JEFFERSON CITY — A Cole County judge on Thursday tossed out one of a trio of lawsuits seeking to allow voters to decide the fate of the state’s new restrictions on abortion.
In dismissing the legal challenged by the American Civil Liberties Union of Missouri, Circuit Judge Daniel Green gave the organization a chance to pursue the case to a state appeals court, where the case was likely to end up anyway.
The decision to dismiss the case came two days after Green set a hearing Monday to discuss the challenge, as well as one funded by wealthy Republican campaign donor David Humphreys, who opposes the new law because it lacks protections for women who are raped or victims of incest.
Secretary of State Jay Ashcroft, who signs off on proposed referendums, contends the ballot initiatives cannot go forward because one part of the abortion law is already in effect.
The new law bans doctors from terminating a woman’s pregnancy after the eighth week, except in medical emergencies.
The law would ban abortion completely in Missouri if the Supreme Court overturns the landmark 1973 Roe v. Wade ruling that made abortion legal throughout the United States.
Those elements don’t go into effect until Aug. 28.
But a provision requiring both parents to be notified of a planned abortion of a minor went into effect when Republican Gov. Mike Parson signed the legislation last month.
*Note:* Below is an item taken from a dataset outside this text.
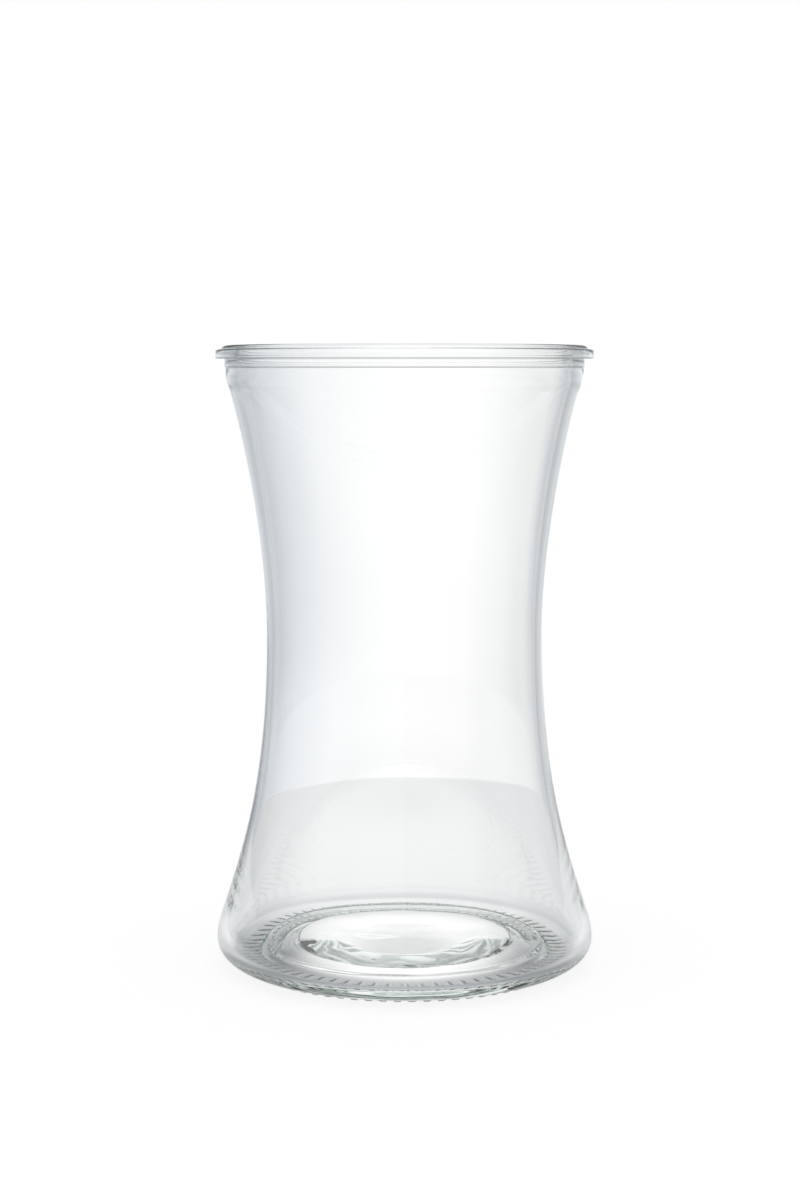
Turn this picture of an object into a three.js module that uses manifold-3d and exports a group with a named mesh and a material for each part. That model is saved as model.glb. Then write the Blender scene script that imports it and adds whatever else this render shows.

ACLU attorney Tony Rothert told the Post-Dispatch Thursday that the group wanted Green to dismiss the case in order to keep the lawsuit moving in the court system.
Opponents of the law are working against an Aug. 28 deadline to collect 100,000 signatures to freeze the law until a vote can be held. But, the legality of the initiative must be determined first.
Rothert wants the appeals court to put the case on a fast track.
"We'll be asking for it to be expedited. We hope the appeal can be resolved in a couple of weeks," Rothert said.
Among the arguments the appellate court may hear is whether requiring two parent notification for minors is an actual emergency.
"That could be part of the argument," Rothert said.
Attorney Lowell Pearson, who is representing Humphreys, said the emergency clause prohibition on referendums doesn’t apply because only part of the bill, and not the entire measure, went into effect right away.
Pearson and the ACLU also say that provision is not an actual emergency, citing statements by the bill’s sponsor that the insertion of an emergency clause was designed to block a referendum.
The ACLU said the Legislature "cannot tack an emergency law onto a non-emergency law in order to evade citizens' fundamental right of review on laws that fall unambiguously within the people's constitutional referendum power."